SEC says proxy vote rule won’t make 2011 AGM season, CalSTRS threatens legal action

Review cited for summer of 2011 after Chamber of Commerce challenge.

The US Securities & Exchange Commission has said it does not expect proxy access (the ability to nominate company directors for a shareholder vote) to be available to investors for the 2011 AGM season, following a legal challenge from the US Chamber of Commerce and Business Roundtable. The legal action taken at the end of September by the Chamber of Commerce has prompted California State Teachers’ Retirement System (CalSTRS), the $131.8bn scheme – the second largest in the US – to threaten its own legal riposte against what it called a “roll back” on shareholder rights.
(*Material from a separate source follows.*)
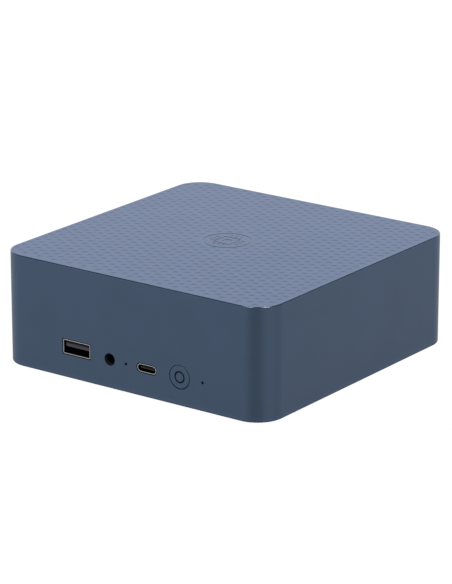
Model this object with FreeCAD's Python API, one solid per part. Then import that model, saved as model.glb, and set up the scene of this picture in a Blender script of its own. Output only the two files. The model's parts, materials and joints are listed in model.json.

The SEC said it would seek a court ruling by the summer of 2011 with a view to introducing the proxy right in 2012. It said the stay “necessarily means that the Commission’s rule changes will not be available for use by shareholders during the 2010-2011 proxy season.” In August, the SEC approved rules to giveshareholders who own 3% of a company’s stock for at least three years the right to have their board nominee included in companies’ proxy materials. The process was prohibitively expensive prior to the ruling. The Chamber of Commerce argues that the rule is “arbitrary and capricious, and that the SEC failed to properly assess the rule’s effects on ‘efficiency, competition and capital formation’ as required by law”. However, CalSTRS said it would “explore all possible options, including legal strategies” to oppose the Chamber’s legal challenge.
Jack Ehnes, CalSTRS chief executive officer, said: “As an institutional shareholder with a long time horizon, CalSTRS is interested in the long-term growth and success of its portfolio companies. Our ability to change our representatives in the boardroom is fundamental to good corporate governance and shareholder democracy.”